I am currently running OS X 10.3.9 on my iMac G5. It came with this operating system as well as 512MB of RAM and I had them add another 1000 of RAM when I bought it.  I have lots of software that runs in Classic (for example, Photoshop 7) and I read that Leopard (OS X.5) will not support Classic software. I have 3 questions: 
1) can I upgrade from OS 10.3.9 straight to OS X.4.11  
2) will I be able to use iWork '08 and iLife '08 if I do? and
3)What precautions should I take before and during the upgrade? 

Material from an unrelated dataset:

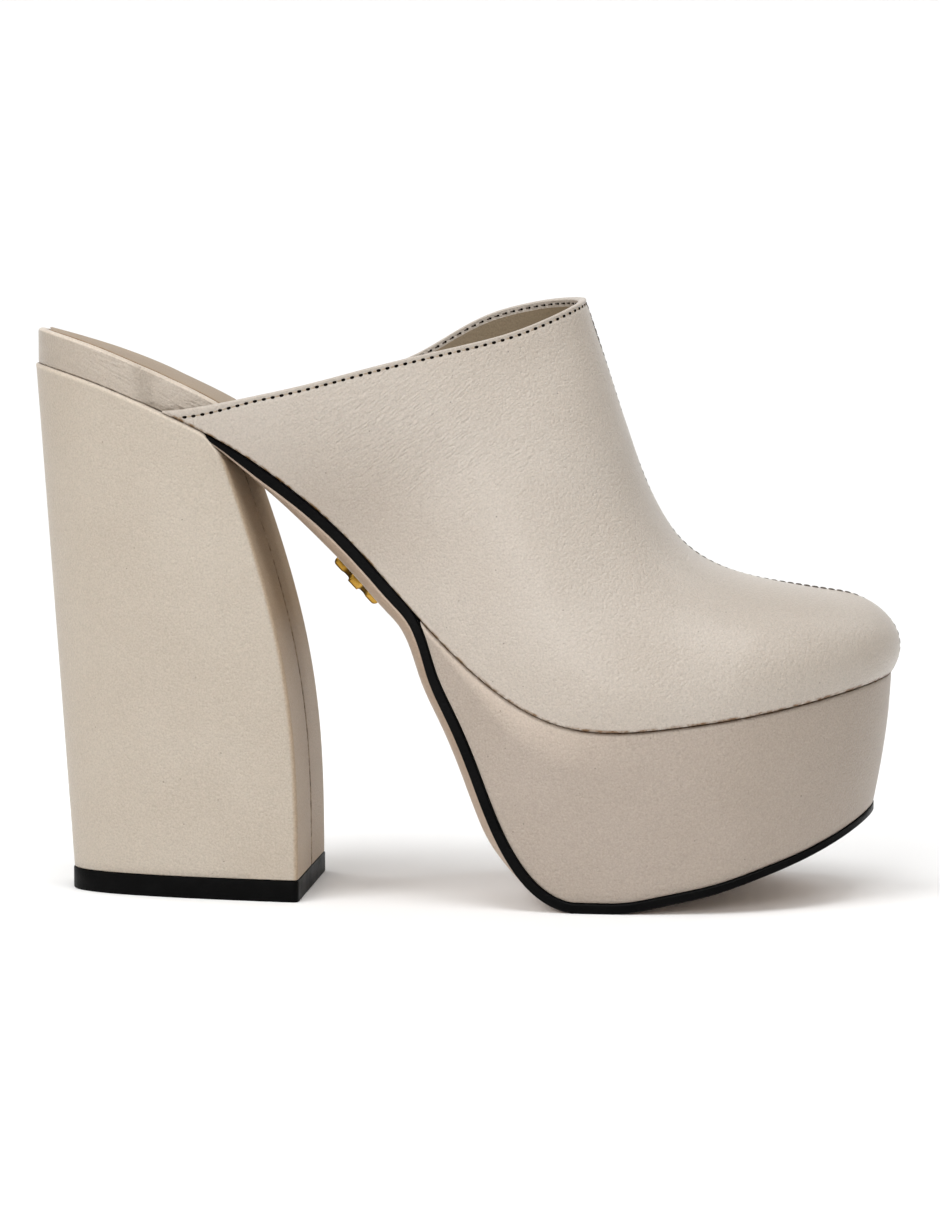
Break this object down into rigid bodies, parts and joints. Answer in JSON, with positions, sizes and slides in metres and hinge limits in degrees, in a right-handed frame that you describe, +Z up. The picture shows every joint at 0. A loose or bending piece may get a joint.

Thanks in advance for all your help.


----------



## nixgeek (Jul 28, 2008)

No.  You need to purchase either the retail upgrade to 10.4.x or the full retail version of 10.4.x.  From there, you can upgrade to 10.4.11 using the Combo Updater or through Software Update (I prefer the former just to be safe).
So long as you meet the system requirements for iLife 08, yes.
Make sure you don't have anything connected other than the keyboard and mouse, and perform disk repair and permission repair before and after the move to 10.4.x (unless of course you're doing a clean installation).  No matter what, just make sure you've backed up your important data.


----------



## concorde1 (Jul 28, 2008)

Thank you so much!!!


----------



## concorde1 (Jul 28, 2008)

How do I access the Combo Updater?


----------



## nixgeek (Jul 28, 2008)

Head over to Apple's website under the download section and search for "Combo Updater 10.4.11".  Make sure you download the one for PowerPC Macs.


----------



## fryke (Jul 29, 2008)

From the speed of answering I'm not sure whether you've understood correctly: The Combo Updater will *only* update a version of 10.4.x to 10.4.11. You'll still have to buy 10.4.x retail version somewhere in order to upgrade from 10.3.9.


----------



## nixgeek (Jul 29, 2008)

fryke said:


> From the speed of answering I'm not sure whether you've understood correctly: The Combo Updater will *only* update a version of 10.4.x to 10.4.11. You'll still have to buy 10.4.x retail version somewhere in order to upgrade from 10.3.9.



I thought I had made that clear, but thanks for clearing it up again.


----------



## concorde1 (Jul 31, 2008)

Thanks.  On 7/28 I saw a link  (fastmac.com) on this site where I can buy an upgrade to 10.4 with free available upgrades to 10.4.11.  I don't know if those "free" upgrades include the Combo Updater or not.


----------



## nixgeek (Jul 31, 2008)

concorde1 said:


> Thanks.  On 7/28 I saw a link  (fastmac.com) on this site where I can buy an upgrade to 10.4 with free available upgrades to 10.4.11.  I don't know if those "free" upgrades include the Combo Updater or not.



Well, the 10.4.11 Combo Updater (which will update you from any version of 10.4.x up to 10.4.11) is freely available for download from Apple.com.  It's quite a hefty download, but if you have a broadband connection it's not a problem.


----------



## concorde1 (Aug 6, 2008)

Thanks again.  I have a cable modem with RoadRunner. When I get the 10.4 program and
update and get them installed, I'll let you know how I made out.


----------